PHOENIX — Republican lawmakers in the House agreed Wednesday to ask voters to put another hurdle in the path of placing initiatives on the ballot.
HCR 2029 would leave in place the existing number of signatures required to put a measure on the ballot. That is based on a percentage of people who voted in the last gubernatorial election.
But it would add the additional burden of having to obtain signatures in each of the state’s 30 legislative districts — and in proportion to the number of gubernatorial votes in each district.
Using the 2014 election results, it takes 150,642 valid signatures on petitions to propose a statutory change, equivalent to 10 percent of those who turned out. Constitutional changes require 15 percent — 225,963 signatures — to get on the ballot.
Rep. Ken Clark, D-Phoenix, said extending that across the state has implications.
For example, Clark said if the change was approved, anyone wanting a constitutional change would need to gather 3,750 signatures in his Phoenix district based on the number of residents who voted for governor in 2014.
But in the district of Rep. Don Shooter, R-Yuma, which runs from Yuma to the western suburbs of Phoenix, circulators would need the signatures of 6,856 people.
And in the East Valley district of House Speaker J.D. Mesnard, R-Chandler, it would take 8,308 signatures.

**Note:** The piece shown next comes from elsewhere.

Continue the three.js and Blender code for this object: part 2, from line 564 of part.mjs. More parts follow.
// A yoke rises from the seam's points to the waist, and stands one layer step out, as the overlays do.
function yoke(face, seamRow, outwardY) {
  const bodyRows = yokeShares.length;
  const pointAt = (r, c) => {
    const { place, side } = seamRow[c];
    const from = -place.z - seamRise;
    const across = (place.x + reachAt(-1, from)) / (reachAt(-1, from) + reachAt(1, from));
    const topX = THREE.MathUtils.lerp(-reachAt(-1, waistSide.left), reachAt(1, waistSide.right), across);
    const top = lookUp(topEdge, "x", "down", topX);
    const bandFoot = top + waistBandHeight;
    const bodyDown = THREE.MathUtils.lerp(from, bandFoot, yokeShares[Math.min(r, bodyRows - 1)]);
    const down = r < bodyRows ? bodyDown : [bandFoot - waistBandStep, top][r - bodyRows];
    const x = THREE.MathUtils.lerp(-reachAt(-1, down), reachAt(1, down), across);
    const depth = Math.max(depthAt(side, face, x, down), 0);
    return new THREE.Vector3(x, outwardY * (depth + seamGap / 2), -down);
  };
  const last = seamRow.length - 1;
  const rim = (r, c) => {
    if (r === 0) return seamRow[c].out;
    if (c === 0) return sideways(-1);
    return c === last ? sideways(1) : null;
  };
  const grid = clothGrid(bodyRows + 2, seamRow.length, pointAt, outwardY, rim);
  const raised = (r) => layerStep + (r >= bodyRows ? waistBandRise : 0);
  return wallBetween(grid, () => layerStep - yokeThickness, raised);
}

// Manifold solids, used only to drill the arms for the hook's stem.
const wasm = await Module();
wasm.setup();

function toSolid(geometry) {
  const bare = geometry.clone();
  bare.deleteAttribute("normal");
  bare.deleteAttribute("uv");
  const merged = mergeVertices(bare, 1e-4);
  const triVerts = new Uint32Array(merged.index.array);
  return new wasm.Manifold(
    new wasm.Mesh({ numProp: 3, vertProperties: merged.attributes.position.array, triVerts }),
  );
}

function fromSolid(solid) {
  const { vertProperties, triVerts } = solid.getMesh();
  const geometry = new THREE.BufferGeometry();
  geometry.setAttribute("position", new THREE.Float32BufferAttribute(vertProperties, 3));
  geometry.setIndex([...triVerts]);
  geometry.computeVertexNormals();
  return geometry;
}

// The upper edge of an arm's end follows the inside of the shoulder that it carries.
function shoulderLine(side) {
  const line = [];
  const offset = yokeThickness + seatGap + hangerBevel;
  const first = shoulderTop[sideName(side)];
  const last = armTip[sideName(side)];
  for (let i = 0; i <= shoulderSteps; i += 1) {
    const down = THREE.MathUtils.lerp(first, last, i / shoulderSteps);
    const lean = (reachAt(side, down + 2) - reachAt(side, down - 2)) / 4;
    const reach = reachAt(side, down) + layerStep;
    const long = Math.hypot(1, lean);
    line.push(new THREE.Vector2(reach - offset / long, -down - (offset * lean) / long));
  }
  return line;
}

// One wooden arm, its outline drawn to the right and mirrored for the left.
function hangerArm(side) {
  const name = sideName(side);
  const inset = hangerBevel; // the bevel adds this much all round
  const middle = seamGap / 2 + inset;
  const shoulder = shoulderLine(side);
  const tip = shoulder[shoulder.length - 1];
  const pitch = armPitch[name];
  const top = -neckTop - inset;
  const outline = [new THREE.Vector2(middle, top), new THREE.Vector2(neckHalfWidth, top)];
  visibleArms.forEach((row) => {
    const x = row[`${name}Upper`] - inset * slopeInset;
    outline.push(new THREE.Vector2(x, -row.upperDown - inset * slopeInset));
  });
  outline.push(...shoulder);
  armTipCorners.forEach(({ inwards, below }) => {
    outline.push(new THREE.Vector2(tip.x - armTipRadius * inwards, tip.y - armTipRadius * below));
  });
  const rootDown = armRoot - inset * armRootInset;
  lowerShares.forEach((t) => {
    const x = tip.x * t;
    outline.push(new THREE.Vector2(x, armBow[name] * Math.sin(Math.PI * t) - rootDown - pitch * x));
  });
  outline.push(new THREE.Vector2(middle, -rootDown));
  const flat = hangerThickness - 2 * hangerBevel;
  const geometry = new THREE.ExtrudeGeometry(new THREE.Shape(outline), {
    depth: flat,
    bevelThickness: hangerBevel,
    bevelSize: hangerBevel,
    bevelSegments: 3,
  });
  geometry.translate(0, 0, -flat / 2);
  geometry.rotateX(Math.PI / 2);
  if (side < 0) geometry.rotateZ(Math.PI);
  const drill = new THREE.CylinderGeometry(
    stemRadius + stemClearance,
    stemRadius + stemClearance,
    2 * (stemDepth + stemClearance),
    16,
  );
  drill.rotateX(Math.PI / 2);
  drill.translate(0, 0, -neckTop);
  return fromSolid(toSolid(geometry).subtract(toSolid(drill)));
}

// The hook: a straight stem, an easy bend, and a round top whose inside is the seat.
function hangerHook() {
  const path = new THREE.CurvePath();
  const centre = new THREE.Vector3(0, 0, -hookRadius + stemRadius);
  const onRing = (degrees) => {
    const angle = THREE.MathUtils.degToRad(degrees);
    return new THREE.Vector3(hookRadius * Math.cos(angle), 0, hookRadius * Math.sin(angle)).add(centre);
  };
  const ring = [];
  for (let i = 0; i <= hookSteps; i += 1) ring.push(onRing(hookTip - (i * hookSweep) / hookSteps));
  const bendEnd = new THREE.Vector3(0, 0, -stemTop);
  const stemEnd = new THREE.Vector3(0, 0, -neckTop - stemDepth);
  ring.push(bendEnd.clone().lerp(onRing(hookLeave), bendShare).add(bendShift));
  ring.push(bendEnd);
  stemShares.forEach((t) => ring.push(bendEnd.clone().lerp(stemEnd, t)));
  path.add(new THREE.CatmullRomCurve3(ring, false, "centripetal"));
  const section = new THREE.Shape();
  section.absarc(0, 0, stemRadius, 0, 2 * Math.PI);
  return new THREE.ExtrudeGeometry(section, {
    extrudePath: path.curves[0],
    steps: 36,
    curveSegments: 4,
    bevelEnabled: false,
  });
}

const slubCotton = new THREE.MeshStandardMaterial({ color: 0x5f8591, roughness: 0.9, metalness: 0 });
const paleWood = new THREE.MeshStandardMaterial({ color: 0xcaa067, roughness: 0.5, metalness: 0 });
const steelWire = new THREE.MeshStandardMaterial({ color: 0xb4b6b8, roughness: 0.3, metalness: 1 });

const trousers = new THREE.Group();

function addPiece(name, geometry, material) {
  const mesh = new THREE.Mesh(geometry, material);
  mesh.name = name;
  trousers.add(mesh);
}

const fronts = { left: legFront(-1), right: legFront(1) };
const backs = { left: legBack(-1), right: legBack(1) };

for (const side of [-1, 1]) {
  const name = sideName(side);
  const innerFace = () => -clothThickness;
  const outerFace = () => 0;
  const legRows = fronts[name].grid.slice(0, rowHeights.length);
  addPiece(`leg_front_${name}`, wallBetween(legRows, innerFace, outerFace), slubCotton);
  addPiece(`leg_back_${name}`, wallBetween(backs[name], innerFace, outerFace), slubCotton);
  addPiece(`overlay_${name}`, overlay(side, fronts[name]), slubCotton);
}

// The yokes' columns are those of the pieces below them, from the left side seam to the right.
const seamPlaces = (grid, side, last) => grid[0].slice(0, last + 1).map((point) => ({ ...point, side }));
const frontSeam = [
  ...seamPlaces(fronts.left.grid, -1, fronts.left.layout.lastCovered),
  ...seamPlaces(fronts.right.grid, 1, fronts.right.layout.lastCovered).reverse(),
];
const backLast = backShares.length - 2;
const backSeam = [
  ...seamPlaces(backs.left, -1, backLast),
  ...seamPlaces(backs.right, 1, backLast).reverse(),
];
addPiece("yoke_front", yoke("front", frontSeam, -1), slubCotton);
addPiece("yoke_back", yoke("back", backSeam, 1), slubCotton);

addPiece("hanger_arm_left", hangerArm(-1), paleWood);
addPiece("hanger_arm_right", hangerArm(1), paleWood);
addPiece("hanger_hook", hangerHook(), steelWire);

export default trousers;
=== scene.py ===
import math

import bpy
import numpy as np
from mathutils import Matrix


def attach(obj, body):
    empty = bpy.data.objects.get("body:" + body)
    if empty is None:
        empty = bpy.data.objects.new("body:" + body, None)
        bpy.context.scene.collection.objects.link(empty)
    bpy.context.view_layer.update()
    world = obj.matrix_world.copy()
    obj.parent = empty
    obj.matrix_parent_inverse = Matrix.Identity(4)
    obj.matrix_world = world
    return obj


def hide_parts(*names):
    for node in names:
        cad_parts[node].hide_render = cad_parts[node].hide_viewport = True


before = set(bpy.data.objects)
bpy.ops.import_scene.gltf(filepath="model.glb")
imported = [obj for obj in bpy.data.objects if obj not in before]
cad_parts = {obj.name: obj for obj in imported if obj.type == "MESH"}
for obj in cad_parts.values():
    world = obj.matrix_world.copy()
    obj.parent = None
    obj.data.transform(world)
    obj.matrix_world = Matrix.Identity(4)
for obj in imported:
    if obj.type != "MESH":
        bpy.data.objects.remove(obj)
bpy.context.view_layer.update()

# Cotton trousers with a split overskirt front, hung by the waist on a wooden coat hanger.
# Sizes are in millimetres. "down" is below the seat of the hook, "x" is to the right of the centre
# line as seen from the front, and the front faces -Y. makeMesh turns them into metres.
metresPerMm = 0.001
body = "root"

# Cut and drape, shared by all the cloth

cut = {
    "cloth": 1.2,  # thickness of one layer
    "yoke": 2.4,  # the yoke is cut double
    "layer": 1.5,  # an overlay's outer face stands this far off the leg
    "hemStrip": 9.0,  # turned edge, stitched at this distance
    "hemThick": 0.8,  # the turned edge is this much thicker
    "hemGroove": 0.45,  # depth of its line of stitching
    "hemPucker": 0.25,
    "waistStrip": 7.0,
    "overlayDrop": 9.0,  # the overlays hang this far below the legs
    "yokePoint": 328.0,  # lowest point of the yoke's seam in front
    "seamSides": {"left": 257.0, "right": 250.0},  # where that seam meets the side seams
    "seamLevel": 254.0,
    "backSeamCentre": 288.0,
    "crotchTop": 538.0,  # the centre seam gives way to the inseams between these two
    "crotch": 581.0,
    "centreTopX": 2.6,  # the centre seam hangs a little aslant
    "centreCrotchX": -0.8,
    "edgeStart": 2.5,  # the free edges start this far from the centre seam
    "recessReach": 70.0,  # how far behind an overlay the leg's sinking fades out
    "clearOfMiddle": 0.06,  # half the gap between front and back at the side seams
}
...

That, he said, is unfair. Clark said that having to gather more signatures in one district than another based on voter turnout — districts that are supposed to have roughly equal population — gives the residents of that district an effective veto power to keep something from getting on the ballot.

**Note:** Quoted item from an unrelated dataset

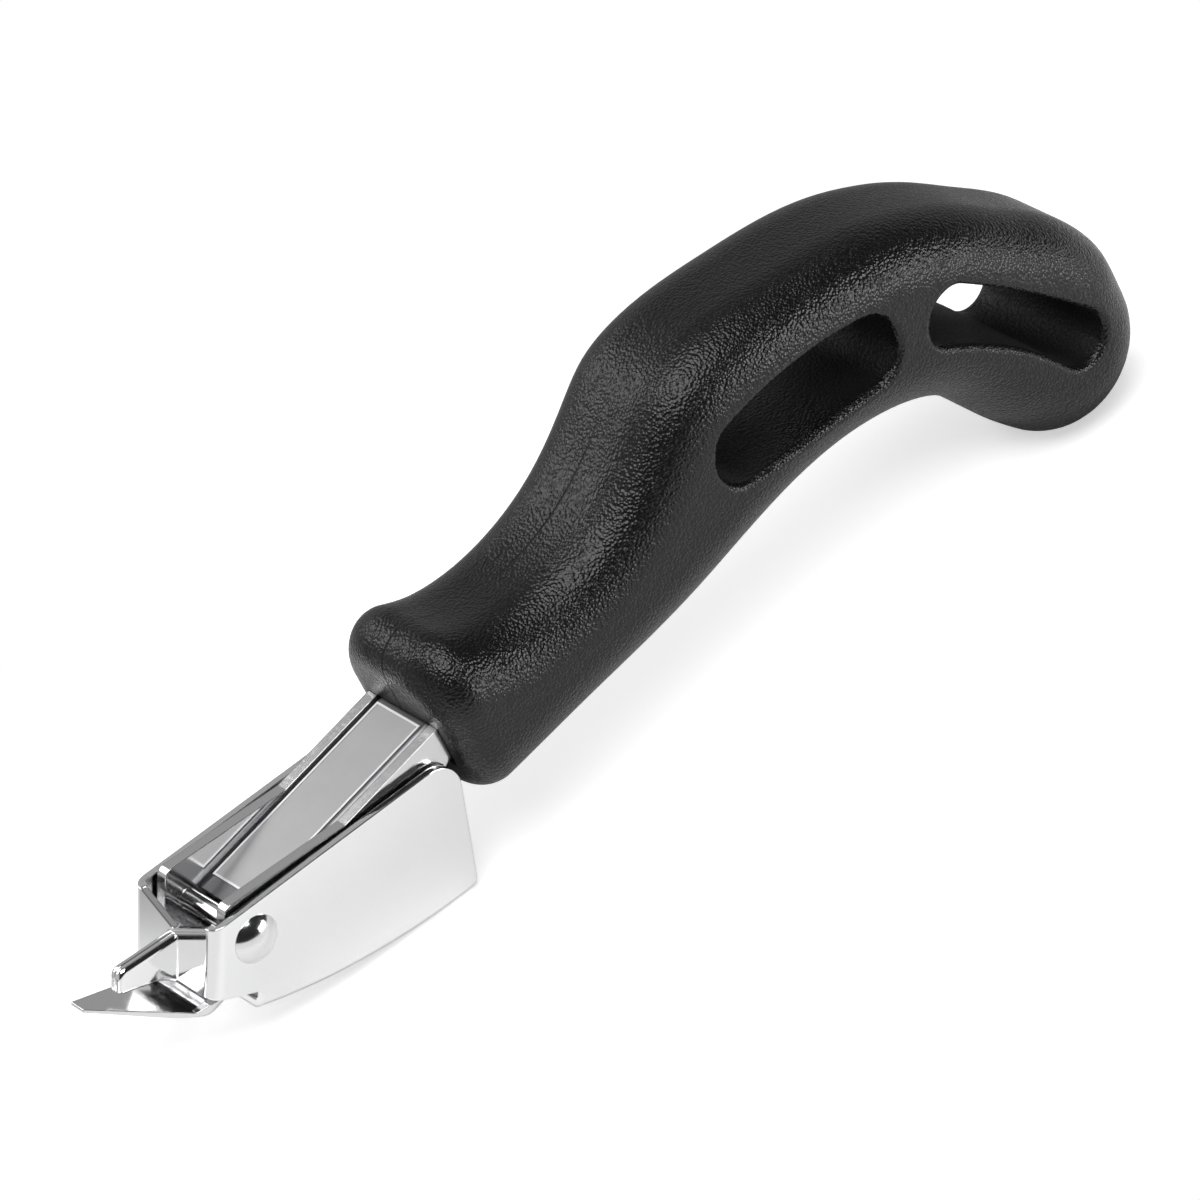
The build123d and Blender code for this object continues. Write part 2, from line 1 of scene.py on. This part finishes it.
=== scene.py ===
# %% [markdown]
# This lesson dresses a staple remover: a black moulded grip with two through
# slots, a plated steel shank that ends in a thin blade, and a rocker jaw with a
# blunt nose that swings on a rivet. The working shapes are already solids, so
# the lesson starts by loading them, and every number below is in metres in the
# same frame as those solids.

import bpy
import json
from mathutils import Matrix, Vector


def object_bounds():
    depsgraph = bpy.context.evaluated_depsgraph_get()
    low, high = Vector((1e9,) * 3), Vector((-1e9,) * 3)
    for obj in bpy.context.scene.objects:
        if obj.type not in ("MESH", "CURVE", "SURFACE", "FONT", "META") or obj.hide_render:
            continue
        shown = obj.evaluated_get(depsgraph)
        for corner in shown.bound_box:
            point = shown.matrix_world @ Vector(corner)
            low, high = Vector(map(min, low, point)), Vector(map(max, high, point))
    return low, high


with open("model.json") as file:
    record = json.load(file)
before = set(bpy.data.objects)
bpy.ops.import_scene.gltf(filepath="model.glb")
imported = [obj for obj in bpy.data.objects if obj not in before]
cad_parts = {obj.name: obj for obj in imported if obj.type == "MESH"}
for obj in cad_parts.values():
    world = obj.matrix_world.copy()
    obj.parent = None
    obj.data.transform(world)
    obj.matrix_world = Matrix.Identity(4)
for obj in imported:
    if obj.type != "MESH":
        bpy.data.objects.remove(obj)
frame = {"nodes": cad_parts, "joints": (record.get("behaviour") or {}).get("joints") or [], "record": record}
solid_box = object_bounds()
print("solids:", sorted(frame["nodes"]))

# %% [markdown]
# Small sizes are easier to read in millimetres, so they are written as a number
# times `MM`.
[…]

Rep. Mitzi Epstein, D-Tempe, said this would be a great tool for those who want to kill an initiative in its infancy, before it actually makes it to the ballot.
“All an interloper, somebody from out of state, would ever have to do to stop a good initiative is pour a ton of money into one small legislative district,” she said, denying the needed margin in just that one legislative district. “And now the initiative is dead.”
Shooter was unperturbed by letting a single legislative district — perhaps his — kill a measure that might be popular in the other 29 districts.
“If that’s the case, I’m a happy boy,” he quipped.
The 33-23 vote sends the measure to the Senate. But even if it is approved there, it still requires voter ratification in 2018.
And there’s another potential hurdle: Clark said he believes the change would run afoul of constitutional equal-protection provisions. He said even if voters give their OK, a lawsuit is likely.
Shooter disagreed, saying a similar Nevada law was upheld by a federal appellate court.
This is one of five separate measures being advanced by the Republican-controlled Legislature at the behest of the Arizona Chamber of Commerce and Industry and other business interests. They are particularly incensed that voters last year approved a hike in the minimum wage, from $8.05 an hour to $10 now — and $12 by 2020 — along with a requirement for paid sick leave.
One measure would forbid paying circulators based on the number of signatures they gather. Two others would roll back the 1998 Voter Protection Act that bars lawmakers from tinkering with has been approved at the ballot. And another would require that advertising for all future ballot measures to contain a warning that, once approved, they could not be altered by the Legislature.
All have advanced on pretty much a party-line basis.